Janusz Marja Stefan Rogala Kaluski (1924–2010) was a sapper in the Polish Army who took part in the D-Day landings of World War II and who later  won the Cross of Valour. In later life, Kaluski devoted himself to the philately of Poland, eventually becoming a Fellow of the Royal Philatelic Society London and donating his stamp collection of fifty years to the British Library Philatelic Collections in 2003.

Early life
Jan Kaluski was born in Poland in 1924 and began collecting stamps in 1933, continuing until the outbreak of World War II in 1939.

World War II
Kaluski joined the Polish Army in the West in 1941, after arriving in Scotland via Persia, Palestine, Egypt and South Africa. He took part in the D-Day landings as a sapper and carried out mine-clearing work in the Netherlands. He was awarded the Cross of Valour. After the war he settled in the United Kingdom where he lived for the rest of his life.

Later life
Kaluski restarted his stamp collection in the early 1950s and spent the following fifty years expanding it.

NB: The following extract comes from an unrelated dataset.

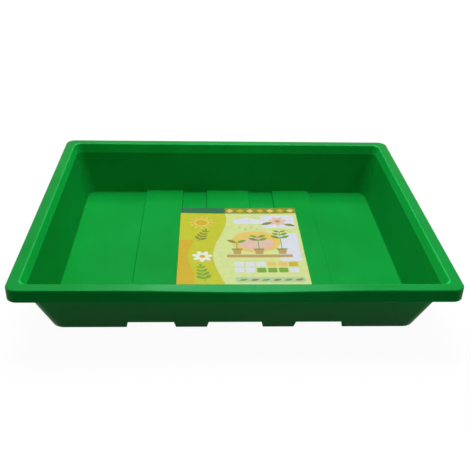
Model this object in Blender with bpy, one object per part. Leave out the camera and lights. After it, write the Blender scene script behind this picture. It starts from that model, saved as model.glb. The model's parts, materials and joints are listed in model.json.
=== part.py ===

He was reported as saying that he wished to donate his collection to the British people as a way of thanking them for welcoming him to Britain.

The Kaluski Collection
The Kaluski Collection was donated to the British Library Philatelic Collections in 2003 and includes in 46 volumes postage stamps and postal history material of Poland from 1835 to 2002.

See also
Polonus Philatelic Society
Postage stamps and postal history of Poland

References

Further reading
Bojanowicz, M A, The Kingdom of Poland. Poland No. 1 and associated postal history. London: Royal Philatelic Society, 1979.

External links
Image of Janusz Kaluski presenting his collection to David Beech in 2003.
 Society for Polish Philately in Great Britain

Kaluski, Janusz
Kaluski, Janusz
Kaluski, Janusz
Kaluski, Janusz
Kaluski, Janusz
Kaluski, Janusz
Philately of Poland
Fellows of the Royal Philatelic Society London
Recipients of the Cross of Valour (Poland)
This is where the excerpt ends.